The early church father Eusebius of Caesarea, among many others, portrayed God as stewarding spiritual and material goods strategically, adeptly managing a return on the investment of sacred resources. According to this early, yet determinative, doctrine, this God also used economic exchange to topple a satanic adversary, liberate captive humanity, and extend divine territory into the realm of death. According to thinkers such as Irenaeus of Lyon, Origen of Alexandria, and Gregory of Nyssa, God did not eschew, but rather embraced, economic tactics and used a divine currency in the battle for the kingdom of God.

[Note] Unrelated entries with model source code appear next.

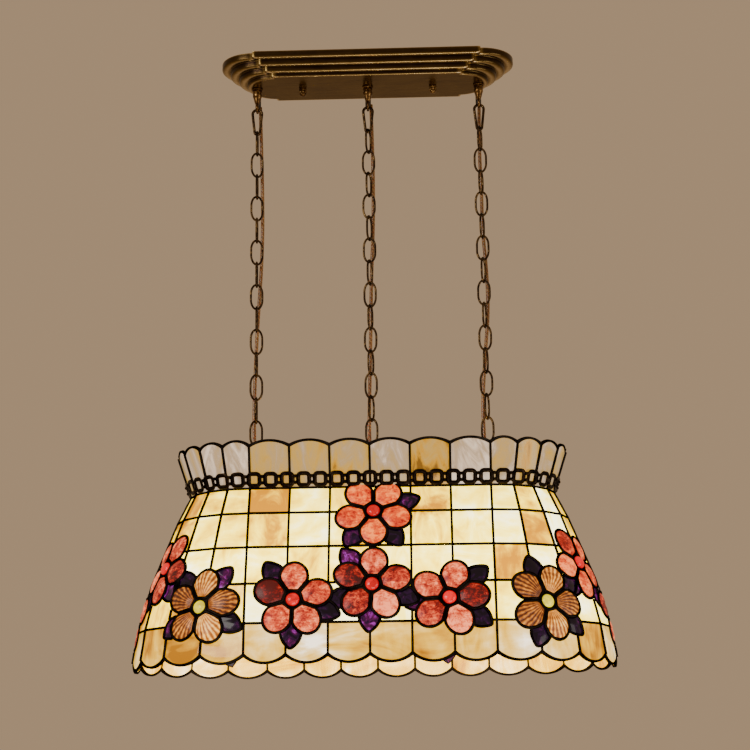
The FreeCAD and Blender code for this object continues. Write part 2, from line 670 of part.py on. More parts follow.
def make_shade():
    rows = range(len(LEVELS) - 1)
    thick, heavy, came = size("glass_thick"), size("came_thick"), size("came_half")
    spread = size("scallop_belly") + 3
    glass_plates = [hull_plate(c, r, thick, spread) for r in rows if r for c in range(COLUMNS)]
    came_plates = [hull_plate(c, r, heavy, spread) for r in rows if r for c in range(COLUMNS)]
    kinds, openings = make_flowers(glass_plates, came_plates)
    row_names = ["crown", "first", "second", "third", "fourth", "foot"]
    for row in rows:
        panes, leads = [], []
        for column in range(COLUMNS):
            wire, outward = pane_outline(column, row, came + 0.05)
            pane = prism(wire, outward, thick)
            window = prism(wire, outward, 4 * heavy)
            lead = hull_plate(column, row, heavy, spread).cut(window)
            if row in (0, len(LEVELS) - 2):
                rim_wire, outward = pane_outline(column, row, -came)
                slab = hull_plate(column, row, heavy, spread)
                lead = slab.common(prism(rim_wire, outward, 4 * heavy)).cut(window)
            tools = [o for o in openings if o.BoundBox.intersect(pane.BoundBox)] if row else []
            panes += [s for s in less(pane, tools) if s.Volume > 25]
            leads += [s for s in less(lead, tools) if s.Volume > 4]
        keep_shape(row_names[row] + "_row_panes", panes)
        keep_shape(row_names[row] + "_row_came", leads)
    keep_shape("coral_petals", kinds["coral"])
    keep_shape("ribbed_shell_petals", kinds["shell"])
    keep_shape("dark_leaves", kinds["leaf"])
    keep_shape("red_buttons", kinds["red_button"])
    keep_shape("yellow_buttons", kinds["yellow_button"])
    keep_shape("flower_came", kinds["came"])


def make_band():
    """Pierced band round the neck: rectangular loops with short bars between, leaning out with the crown."""
    half = size("plan_straight") / 2
    radius, count = size("band_radius"), int(size("band_loops"))
    whole = 4 * half + 2 * math.pi * radius
    pitch = whole / count
    tall, stock, thick = size("band_height"), size("band_stock"), size("band_thick")
    wide, run_over = pitch - size("band_gap"), pitch - 0.5
    bar = size("band_bar")
    frame = Part.makeBox(wide, thick, tall, Vector(-wide / 2, -thick / 2, -tall / 2))
    inner = Part.makeBox(wide - 2 * stock, 3 * thick, tall - 2 * stock,
                         Vector(-wide / 2 + stock, -1.5 * thick, stock - tall / 2))
    bars = [Part.makeBox(run_over, thick, bar, Vector(-run_over / 2, -thick / 2, z - bar / 2))
            for z in (-tall / 5, tall / 5)]
    loop = frame.fuse(bars).cut(inner).removeSplitter()
    loop.rotate(Vector(0, 0, 0), Vector(1, 0, 0), size("band_tilt"))
    loops = []
    for place in range(count):
        run = (place + 0.5) * pitch
        for side in (1, -1):
            lap = run - (0 if side > 0 else whole / 2)
            if 0 <= lap < whole / 2:
                if lap < 2 * half:
                    x, y, angle = -half + lap, -radius, 0.0
                else:
                    angle = (lap - 2 * half) / radius
                    x, y = half + radius * math.sin(angle), -radius * math.cos(angle)
                copy = loop.copy()
                turn = math.degrees(angle) + (0 if side > 0 else 180)
                copy.rotate(Vector(0, 0, 0), UP, turn)
                copy.translate(Vector(side * x, side * y, -size("band_middle")))
                loops.append(copy)
    keep_shape("neck_band", loops)


make_shade()
make_band()

# ---- checks and files ----------------------------------------------------------------------------
doc.recompute()
print(f"upper rest {UPPER_REST:.2f} (wanted {HANG_Z:.2f})")
print(f"lower rest {LOWER_REST:.2f} (last joint {LAST_JOINT:.2f})")
for thing in doc.Objects:
    if "Invalid" in thing.State or "Error" in thing.State:
        raise RuntimeError(f"{thing.Label} failed: {thing.State}")
for label, thing in parts.items():
    if thing.Shape.isNull() or not thing.Shape.isValid():
        raise RuntimeError(f"{label} has no valid shape")
os.makedirs("parts", exist_ok=True)
for label, thing in parts.items():
    thing.Shape.exportStep(f"parts/{label}.step")
    print(f"{label}: {len(thing.Shape.Solids)} solids, {thing.Shape.Volume / 1000:.1f} cm3")
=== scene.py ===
# %% [markdown]
# # A pool table lamp in leaded shell glass
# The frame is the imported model: every solid at its real size and place, in metres, hanging below the
# ceiling plane z = 0. This lesson dresses it. Nothing is moved or resized; each piece is either given a
# finish, or replaced by a finer mesh that lies where its solid lies.

# %% Load the frame
import math
import random
from collections import namedtuple

import bmesh
import bpy
from mathutils import Matrix, Vector, geometry


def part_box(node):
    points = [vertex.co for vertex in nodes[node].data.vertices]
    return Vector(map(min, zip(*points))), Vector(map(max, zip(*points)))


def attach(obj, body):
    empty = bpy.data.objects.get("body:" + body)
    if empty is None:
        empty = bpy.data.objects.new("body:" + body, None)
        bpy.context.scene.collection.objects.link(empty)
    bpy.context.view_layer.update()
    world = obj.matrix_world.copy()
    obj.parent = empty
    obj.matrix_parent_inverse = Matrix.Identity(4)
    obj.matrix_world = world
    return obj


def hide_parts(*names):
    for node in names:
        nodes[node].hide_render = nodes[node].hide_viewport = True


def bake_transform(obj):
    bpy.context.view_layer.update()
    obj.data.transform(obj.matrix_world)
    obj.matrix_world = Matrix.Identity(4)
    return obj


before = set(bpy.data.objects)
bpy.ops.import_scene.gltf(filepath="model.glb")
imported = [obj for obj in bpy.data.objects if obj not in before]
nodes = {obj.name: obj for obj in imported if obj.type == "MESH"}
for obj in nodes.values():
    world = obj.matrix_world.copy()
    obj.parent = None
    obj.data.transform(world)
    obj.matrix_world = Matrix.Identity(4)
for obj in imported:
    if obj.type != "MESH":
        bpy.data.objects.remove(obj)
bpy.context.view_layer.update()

MM = 0.001

# %% [markdown]
# ## The camera
# A lamp over a table is looked at from a little below, so the canopy shows its underside and the shade its
# front wall with a strip of the far rim. The camera stands about 2.3 m in front, level with a point just
# under the shade, and is tipped up by 13 degrees. A long lens keeps the perspective gentle.

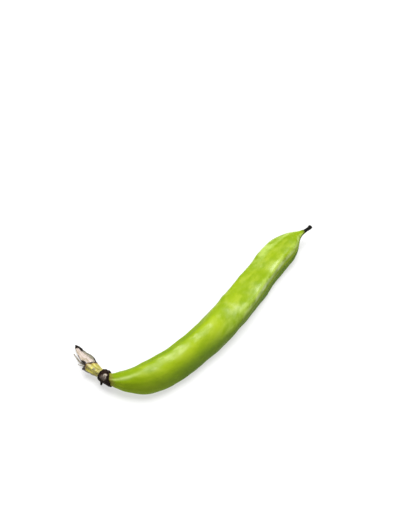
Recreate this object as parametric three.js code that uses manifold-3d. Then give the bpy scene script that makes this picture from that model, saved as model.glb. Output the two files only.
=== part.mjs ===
// One broad bean pod, picked and laid on its flat side.
// Millimetres, +Z up, +X along the pod from its neck to its beak, the table top at z = 0.
import * as THREE from "three";
import { mergeVertices } from "three/addons/utils/BufferGeometryUtils.js";
import Module from "manifold-3d";

// Lines are points [x, y, z]. Sizes are rows that start with a station, the distance along the line.
// A grid is a piece's number of points round it and of rings along it.

// Clearance between neighbouring pieces.
const GAP = 0.3;
// The block below the table top.
const TABLE_BLOCK = [400, 400, 20];

// The pod's middle line, from inside the calyx to the end of the beak.
const POD_LINE = [
  [-87.5, 2.2, 6.1],
  [-86.3, -3.8, 6.6],
  [-83.6, -8.8, 7.3],
  [-79.4, -13.9, 7.9],
  [-71.7, -19.7, 8.5],
  [-57, -23.4, 8.75],
  [-38.9, -23.9, 8.75],
  [-16.7, -21.9, 8.45],
  [8.7, -16.9, 7.8],
  [32.1, -10.9, 7],
  [52.2, -5.8, 6.8],
  [65.9, -3.5, 7.2],
  [76.4, -2.6, 8.2],
  [85.3, -4, 9.4],
];
// Station, half width, half thickness.
const POD_SIZE = [
  [0, 2.6, 2.5],
  [3.5, 2.8, 2.8],
  [5.7, 3.3, 3.3],
  [11.3, 5.1, 4.9],
  [18.3, 7.1, 6.4],
  [26.3, 9, 7.5],
  [34, 9.9, 7.7],
  [42, 10.2, 7.7],
  [61, 10.2, 7.7],
  [80, 10.1, 7.7],
  [91, 10.3, 7.5],
  [101, 9.9, 7],
  [120, 9.6, 6],
  [140, 9, 5.8],
  [154, 9.1, 5.8],
  [165, 9.7, 5.8],
  [172, 8.6, 5.3],
  [178, 6, 4.3],
  [183, 3.1, 2.6],
  [186, 1.8, 1.7],
  [189, 1.4, 1.4],
];
// Station and turn of the section about the middle line, degrees: the pod is twisted along its length.
const POD_TWIST = [
  [0, 30],
  [15, 38],
  [35, 47],
  [60, 47],
  [75, 37],
  [90, 18],
  [105, 2],
  [120, -5],
  [145, -6],
  [165, -9],
  [189, -14],
];
// Station and how square the section is: 2 is an ellipse.
const POD_BOX = [
  [0, 2],
  [75, 2.1],
  [95, 2.8],
  [112, 5],
  [125, 6.5],
  [150, 6.5],
  [165, 4.5],
  [178, 2.6],
  [189, 2],
];
// Station and height of the swelling over each bean, its reach along the pod and its share on the edges.
const BEANS = [
  [32, 0.75],
  [55, 0.85],
  [79, 0.9],
  [103, 0.8],
  [127, 0.9],
  [151, 0.8],
];
const BEAN_REACH = 8.5;
const BEAN_SIDE_SHARE = 0.2;
// Length of the rounding of both ends.
const NECK_ROUND = 2;
const BEAK_ROUND = 0.9;
// The seam on each edge, for the full half width: a ridge between two shallow grooves. Angles in radians.
const SEAM_HALF_WIDTH = 9.8;
const SEAM_HEIGHT = 0.2;
const SEAM_ANGLE = 0.11;
const GROOVE_DEPTH = 0.08;
const GROOVE_AT = 0.27;
const GROOVE_ANGLE = 0.13;
const POD_GRID = [40, 80];
const POD_ROOM_GRID = [28, 60];
// Share by which the rings crowd towards the ends, and the points of a ring towards the seams.
const POD_CROWD = 0.7;
const SEAM_CROWD = 0.5;

// The dried point: a peg in the beak's end, then a slightly bent tip that is thickest near its end.
const PEG_LINE = [
  [84.1, -4.1, 9.35],
  [86, -4.3, 9.5],
];
const PEG_SIZE = [
  [0, 0.55],
  [2, 0.55],
];
const STYLE_LINE = [
  ...PEG_LINE,
  [88, -4.65, 9.8],
  [89.6, -4.8, 10.1],
  [91.3, -4.7, 10.5],
];
const STYLE_SIZE = [
  [0, 0.5],
  [1.4, 0.55],
  [2.1, 1],
  [3.5, 1],
  [5.4, 1.15],
  [6.6, 1.25],
  [7.4, 0.9],
];
const PEG_GRID = [16, 8];
const STYLE_GRID = [14, 18];

// The calyx cup: its axis from the stalk's side to the pod's, and its outer radius.
const CUP_LINE = [
  [-87.55, 4.3, 5.9],
  [-87.4, 1.3, 6.1],
  [-86.7, -2.2, 6.4],
  [-85, -6.4, 6.95],
  [-81.6, -11.3, 7.6],
  [-76.8, -16.5, 8.2],
];
const CUP_SIZE = [
  [0, 3],
  [1.2, 3.5],
  [3.5, 3.9],
  [6.5, 4.05],
  [8.5, 4.4],
  [11.5, 5.35],
  [14.5, 6.6],
  [17.5, 8],
];
const CUP_WALL = 0.7;
const CUP_BACK_ROUND = 1.6;
// Stations of the hollow's floor and of the mouth, which is cut slantwise: the cup is longest on its right.
const CUP_FLOOR = 2.6;
const CUP_MOUTH = 7.4;
const CUP_SLANT = 2.4;
// Angle of each lobe in degrees (0 is the left of the axis, 90 is up), its length and half its width.
const LOBES = [
  [162, 1.2, 28],
  [98, 0.6, 24],
  [235, 0.8, 26],
  [305, 1.3, 30],
];
const CUP_GRID = [44, 22];
// Shares of the cup's rings: its outer face, then the inner face's wall, the rest being the floor.
const CUP_OUTSIDE = 0.55;
const CUP_INSIDE = 0.36;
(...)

Ensconced in the theologies, liturgies, and paeans of praise inherited by Christian communities over the centuries was a portrait of God who was, among many things, a conquering economist and savvy resource manager. Inheriting this theological-economic transcript, the manifest destiny of the promised land of Christian America could then reflect, like its Lord, righteous conquest by economy, carried out in the name of transactions that would be purportedly redemptive for those involved. While homegrown American religious movements such as the prosperity gospel may be dismissed as extreme, they merely manifest the nascent logic of the nation’s Christian majority, a logic that approves of economic success and dominance as reflecting the will of the One who used economy in a cosmic war to save the world.
Clearly, King launched his critique of this God from within the same Christian tradition, one that also exhibited longstanding unease about wealth and concerns about the pious use of money. This reveals the broad and ambivalent sourcebook conveyed in such thought and makes the tactics of confrontation much more challenging, as King discovered. For this transaction-minded, triumphant God of the majority cannot be simplistically dismissed as an idol: it lays claim to the same Scripture and traditions, appeals to the same authoritative theologies, and draws the devotion of so many ostensibly faithful brethren. Hence King’s arduous in-house struggle, grappling with the minds and hearts of the American church, in order to compel “the richest and most powerful nation in the world … [to] lead the way in this revolution of values.” Reckoning with the apparently orthodox and mainstream sources of this vision of an economically victorious God is necessary before liberation from such conceptual and spiritual captivity might be achieved.